* Task objective *
Return the listing below word for word.
------ Data excerpt
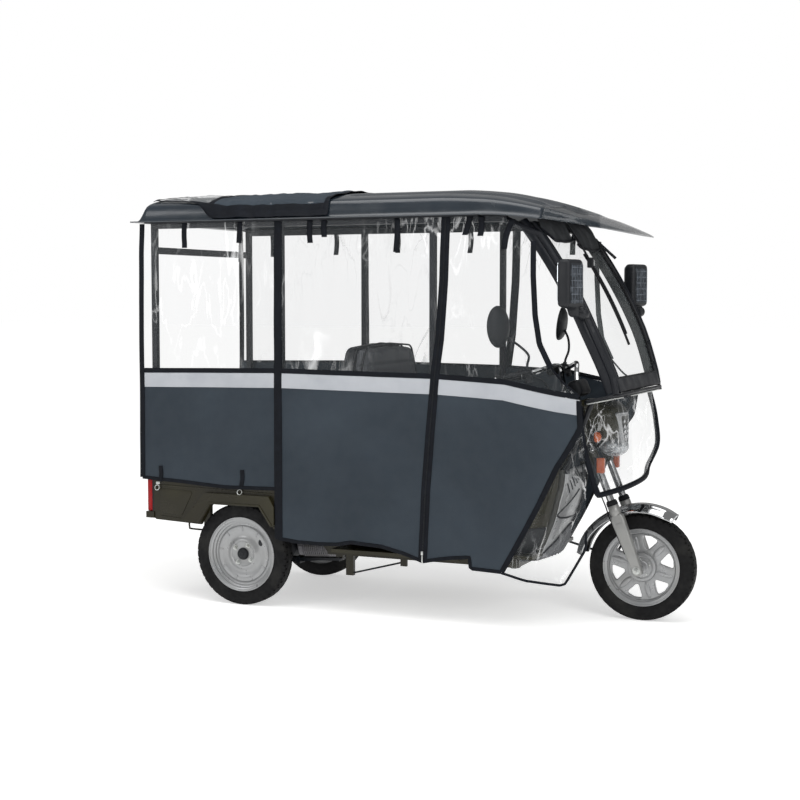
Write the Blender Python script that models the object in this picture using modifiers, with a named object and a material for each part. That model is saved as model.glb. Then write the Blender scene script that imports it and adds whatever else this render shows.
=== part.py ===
"""Electric cabin scooter: a three-wheeled cargo scooter with a roofed cabin and rain curtains.

Metres, +X forward, +Y to the left, +Z up. Sizes along X are from the rear axle and heights are from the
ground. The empty "vehicle" then puts the middle of the whole length over the origin.
"""

import math

import bmesh
import bpy
from mathutils import Matrix, Vector

# Fits
GAP = 0.0003  # between pieces that touch
RUNNING = 0.0005  # round a shaft that turns
WELD = 0.0004  # how far joined pieces are set in, so that no faces coincide
THROUGH = 0.7  # a bore that goes right through

# Wheels
TURN_STEPS = 40
TYRE_RADIUS = 0.2286
TYRE_WIDTH = 0.076
RIM_SEAT_RADIUS = 0.1524
RIM_FLANGE_RADIUS = 0.1665
RIM_WIDTH = 0.068
AXLE_HEIGHT = TYRE_RADIUS * math.cos(math.pi / TURN_STEPS)
WHEELBASE = 1.722
TYRE_CLEARANCE = 0.007  # to the inside of the cargo box
REAR_SHAFT_RADIUS = 0.0105
FRONT_SHAFT_RADIUS = 0.007

# Steering
RAKE = math.radians(22)
FORK_OFFSET = 0.045
LEG_SPREAD = 0.095
LEG_TUBE_RADIUS = 0.0155
SLIDER_RADIUS = 0.024
SLIDER_TOP = 0.29
LOWER_YOKE = 0.55
UPPER_YOKE = 0.73
YOKE_THICKNESS = 0.026
HEAD_TUBE_RADIUS = 0.027
STEERER_RADIUS = 0.015
BAR_RADIUS = 0.011
BAR_HALF_WIDTH = 0.37

# Chassis
RAIL_SPREAD = 0.24
RAIL_WIDTH = 0.03
RAIL_HEIGHT = 0.045
REAR_RAIL_HEIGHT = 0.455
FRONT_RAIL_HEIGHT = 0.25
REAR_END = -0.44
KICK_TOP = 0.20
KICK_FOOT = 0.36
FRAME_FRONT = WHEELBASE - 0.472

# Cabin
SIDE_FACE = 0.445  # outer face of posts and box sides
POST = 0.025
BOX_WALL = 0.012
BOX_TOP = 0.70
BOX_FRONT = 0.335
FLOOR_THICKNESS = 0.02
CABIN_FLOOR_THICKNESS = 0.015
POST_PLACES = (-0.4275, 0.215, WHEELBASE - 0.792)
TRACK = 2 * (SIDE_FACE - BOX_WALL - TYRE_CLEARANCE - TYRE_WIDTH / 2)
LAMP_INSIDE = SIDE_FACE - 0.058
FAIRING_HALF_WIDTH = SIDE_FACE - 0.140
RAIL_TOP = 1.7095
CURTAIN_THICKNESS = 0.004

# Roof
ROOF_REAR = -0.53
ROOF_SPLIT = WHEELBASE - 0.322
ROOF_TIP = WHEELBASE + 0.013
ROOF_HALF_WIDTH = SIDE_FACE + 0.030
ROOF_LIP_HEIGHT = 1.715
ROOF_RISE = 0.125
ROOF_WALL = 0.005
NOSE_START = WHEELBASE - 0.572
CROWN_START = WHEELBASE - 0.772

# Windscreen
SCREEN_TOP = (WHEELBASE - 0.377, 1.68)
SCREEN_FOOT = (WHEELBASE - 0.022, 0.988)
SCREEN_SAGITTA = 0.036
SCREEN_STEPS = 12
SCREEN_HALF_WIDTH = SIDE_FACE - 0.060
SCREEN_FOOT_HALF_WIDTH = SIDE_FACE - 0.115
SCREEN_FRAME_BAND = 0.032
SCREEN_FRAME_DEPTH = 0.018
SCREEN_GLASS = 0.005
APOST_RADIUS = 0.0145
SHELF_FRONT = WHEELBASE + 0.006
SHELF_REAR = WHEELBASE - 0.167
SHELF_TOP = 0.989  # at its front edge
SHELF_TILT = math.radians(12)
SHELF_THICKNESS = 0.018

FENDER_RADIUS = 0.270
FENDER_WALL = 0.003

LIFT_TO_FRONT = WHEELBASE + TYRE_RADIUS * math.cos(math.pi / TURN_STEPS)
MIDDLE = (ROOF_REAR + LIFT_TO_FRONT) / 2

SIDES = (("right", -1), ("left", 1))


# ---------------------------------------------------------------- scene and materials
for old in list(bpy.data.objects):
    bpy.data.objects.remove(old, do_unlink=True)

parts = bpy.data.collections.new("electric_cabin_scooter")
cutters = bpy.data.collections.new("cutters")
for made in (parts, cutters):
    bpy.context.scene.collection.children.link(made)


def material(name, colour, roughness, metallic=0.0, alpha=1.0):
    made = bpy.data.materials.new(name)
    made.use_nodes = True
    shader = made.node_tree.nodes["Principled BSDF"]
    shader.inputs["Base Color"].default_value = (*colour, 1.0)
    shader.inputs["Roughness"].default_value = roughness
    shader.inputs["Metallic"].default_value = metallic
    shader.inputs["Alpha"].default_value = alpha
    made.diffuse_color = (*colour, alpha)
    return made


OLIVE = material("olive_paint", (0.045, 0.043, 0.028), 0.35)
BLACK_STEEL = material("black_steel", (0.012, 0.014, 0.017), 0.45)
ROOF_PLASTIC = material("roof_plastic", (0.035, 0.047, 0.058), 0.25)
VISOR_PLASTIC = material("visor_plastic", (0.10, 0.11, 0.11), 0.2, alpha=0.6)
CLEAR = material("clear_film", (0.85, 0.88, 0.90), 0.1, alpha=0.35)
FABRIC = material("curtain_fabric", (0.055, 0.068, 0.085), 0.8)
LEATHER = material("seat_leather", (0.09, 0.095, 0.10), 0.6)
RUBBER = material("tyre_rubber", (0.012, 0.012, 0.013), 0.75)
SILVER = material("silver_paint", (0.50, 0.51, 0.52), 0.35, 0.7)
CHROME = material("chrome", (0.80, 0.80, 0.80), 0.08, 1.0)
CAST = material("cast_metal", (0.30, 0.30, 0.29), 0.45, 0.8)
RED_LENS = material("red_lens", (0.30, 0.005, 0.008), 0.2)
BLACK_PLASTIC = material("black_plastic", (0.015, 0.016, 0.018), 0.5)


# ---------------------------------------------------------------- shape tools
def empty(name, parent=None, location=(0, 0, 0), rotation=(0, 0, 0)):
    made = bpy.data.objects.new(name, None)
    made.location = location
    made.rotation_euler = rotation
    made.parent = parent
    parts.objects.link(made)
    return made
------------
* The response *
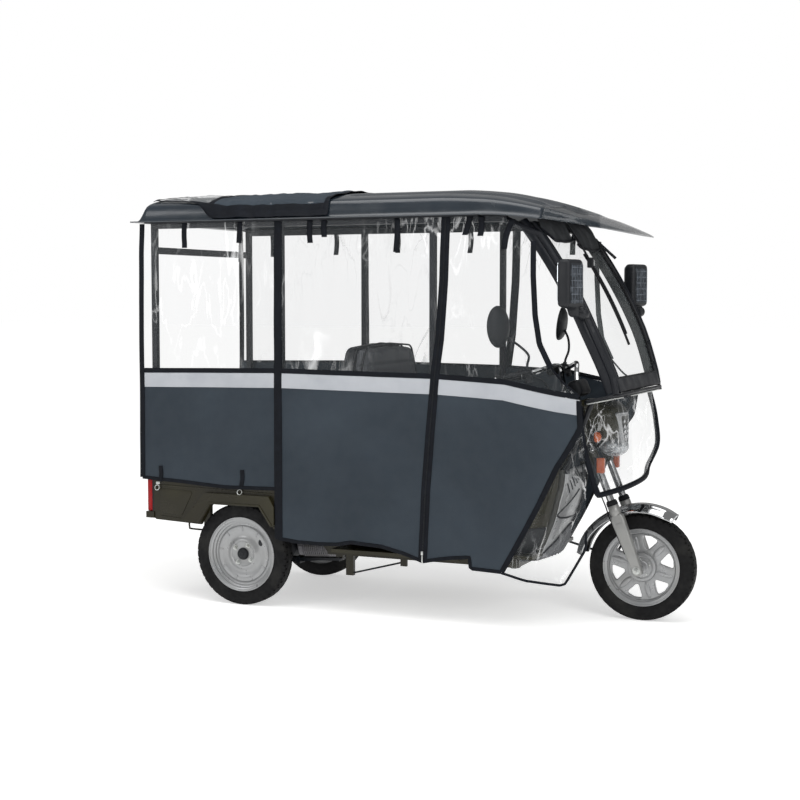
Write the Blender Python script that models the object in this picture using modifiers, with a named object and a material for each part. That model is saved as model.glb. Then write the Blender scene script that imports it and adds whatever else this render shows.
=== part.py ===
"""Electric cabin scooter: a three-wheeled cargo scooter with a roofed cabin and rain curtains.

Metres, +X forward, +Y to the left, +Z up. Sizes along X are from the rear axle and heights are from the
ground. The empty "vehicle" then puts the middle of the whole length over the origin.
"""

import math

import bmesh
import bpy
from mathutils import Matrix, Vector

# Fits
GAP = 0.0003  # between pieces that touch
RUNNING = 0.0005  # round a shaft that turns
WELD = 0.0004  # how far joined pieces are set in, so that no faces coincide
THROUGH = 0.7  # a bore that goes right through

# Wheels
TURN_STEPS = 40
TYRE_RADIUS = 0.2286
TYRE_WIDTH = 0.076
RIM_SEAT_RADIUS = 0.1524
RIM_FLANGE_RADIUS = 0.1665
RIM_WIDTH = 0.068
AXLE_HEIGHT = TYRE_RADIUS * math.cos(math.pi / TURN_STEPS)
WHEELBASE = 1.722
TYRE_CLEARANCE = 0.007  # to the inside of the cargo box
REAR_SHAFT_RADIUS = 0.0105
FRONT_SHAFT_RADIUS = 0.007

# Steering
RAKE = math.radians(22)
FORK_OFFSET = 0.045
LEG_SPREAD = 0.095
LEG_TUBE_RADIUS = 0.0155
SLIDER_RADIUS = 0.024
SLIDER_TOP = 0.29
LOWER_YOKE = 0.55
UPPER_YOKE = 0.73
YOKE_THICKNESS = 0.026
HEAD_TUBE_RADIUS = 0.027
STEERER_RADIUS = 0.015
BAR_RADIUS = 0.011
BAR_HALF_WIDTH = 0.37

# Chassis
RAIL_SPREAD = 0.24
RAIL_WIDTH = 0.03
RAIL_HEIGHT = 0.045
REAR_RAIL_HEIGHT = 0.455
FRONT_RAIL_HEIGHT = 0.25
REAR_END = -0.44
KICK_TOP = 0.20
KICK_FOOT = 0.36
FRAME_FRONT = WHEELBASE - 0.472

# Cabin
SIDE_FACE = 0.445  # outer face of posts and box sides
POST = 0.025
BOX_WALL = 0.012
BOX_TOP = 0.70
BOX_FRONT = 0.335
FLOOR_THICKNESS = 0.02
CABIN_FLOOR_THICKNESS = 0.015
POST_PLACES = (-0.4275, 0.215, WHEELBASE - 0.792)
TRACK = 2 * (SIDE_FACE - BOX_WALL - TYRE_CLEARANCE - TYRE_WIDTH / 2)
LAMP_INSIDE = SIDE_FACE - 0.058
FAIRING_HALF_WIDTH = SIDE_FACE - 0.140
RAIL_TOP = 1.7095
CURTAIN_THICKNESS = 0.004

# Roof
ROOF_REAR = -0.53
ROOF_SPLIT = WHEELBASE - 0.322
ROOF_TIP = WHEELBASE + 0.013
ROOF_HALF_WIDTH = SIDE_FACE + 0.030
ROOF_LIP_HEIGHT = 1.715
ROOF_RISE = 0.125
ROOF_WALL = 0.005
NOSE_START = WHEELBASE - 0.572
CROWN_START = WHEELBASE - 0.772

# Windscreen
SCREEN_TOP = (WHEELBASE - 0.377, 1.68)
SCREEN_FOOT = (WHEELBASE - 0.022, 0.988)
SCREEN_SAGITTA = 0.036
SCREEN_STEPS = 12
SCREEN_HALF_WIDTH = SIDE_FACE - 0.060
SCREEN_FOOT_HALF_WIDTH = SIDE_FACE - 0.115
SCREEN_FRAME_BAND = 0.032
SCREEN_FRAME_DEPTH = 0.018
SCREEN_GLASS = 0.005
APOST_RADIUS = 0.0145
SHELF_FRONT = WHEELBASE + 0.006
SHELF_REAR = WHEELBASE - 0.167
SHELF_TOP = 0.989  # at its front edge
SHELF_TILT = math.radians(12)
SHELF_THICKNESS = 0.018

FENDER_RADIUS = 0.270
FENDER_WALL = 0.003

LIFT_TO_FRONT = WHEELBASE + TYRE_RADIUS * math.cos(math.pi / TURN_STEPS)
MIDDLE = (ROOF_REAR + LIFT_TO_FRONT) / 2

SIDES = (("right", -1), ("left", 1))


# ---------------------------------------------------------------- scene and materials
for old in list(bpy.data.objects):
    bpy.data.objects.remove(old, do_unlink=True)

parts = bpy.data.collections.new("electric_cabin_scooter")
cutters = bpy.data.collections.new("cutters")
for made in (parts, cutters):
    bpy.context.scene.collection.children.link(made)


def material(name, colour, roughness, metallic=0.0, alpha=1.0):
    made = bpy.data.materials.new(name)
    made.use_nodes = True
    shader = made.node_tree.nodes["Principled BSDF"]
    shader.inputs["Base Color"].default_value = (*colour, 1.0)
    shader.inputs["Roughness"].default_value = roughness
    shader.inputs["Metallic"].default_value = metallic
    shader.inputs["Alpha"].default_value = alpha
    made.diffuse_color = (*colour, alpha)
    return made


OLIVE = material("olive_paint", (0.045, 0.043, 0.028), 0.35)
BLACK_STEEL = material("black_steel", (0.012, 0.014, 0.017), 0.45)
ROOF_PLASTIC = material("roof_plastic", (0.035, 0.047, 0.058), 0.25)
VISOR_PLASTIC = material("visor_plastic", (0.10, 0.11, 0.11), 0.2, alpha=0.6)
CLEAR = material("clear_film", (0.85, 0.88, 0.90), 0.1, alpha=0.35)
FABRIC = material("curtain_fabric", (0.055, 0.068, 0.085), 0.8)
LEATHER = material("seat_leather", (0.09, 0.095, 0.10), 0.6)
RUBBER = material("tyre_rubber", (0.012, 0.012, 0.013), 0.75)
SILVER = material("silver_paint", (0.50, 0.51, 0.52), 0.35, 0.7)
CHROME = material("chrome", (0.80, 0.80, 0.80), 0.08, 1.0)
CAST = material("cast_metal", (0.30, 0.30, 0.29), 0.45, 0.8)
RED_LENS = material("red_lens", (0.30, 0.005, 0.008), 0.2)
BLACK_PLASTIC = material("black_plastic", (0.015, 0.016, 0.018), 0.5)


# ---------------------------------------------------------------- shape tools
def empty(name, parent=None, location=(0, 0, 0), rotation=(0, 0, 0)):
    made = bpy.data.objects.new(name, None)
    made.location = location
    made.rotation_euler = rotation
    made.parent = parent
    parts.objects.link(made)
    return made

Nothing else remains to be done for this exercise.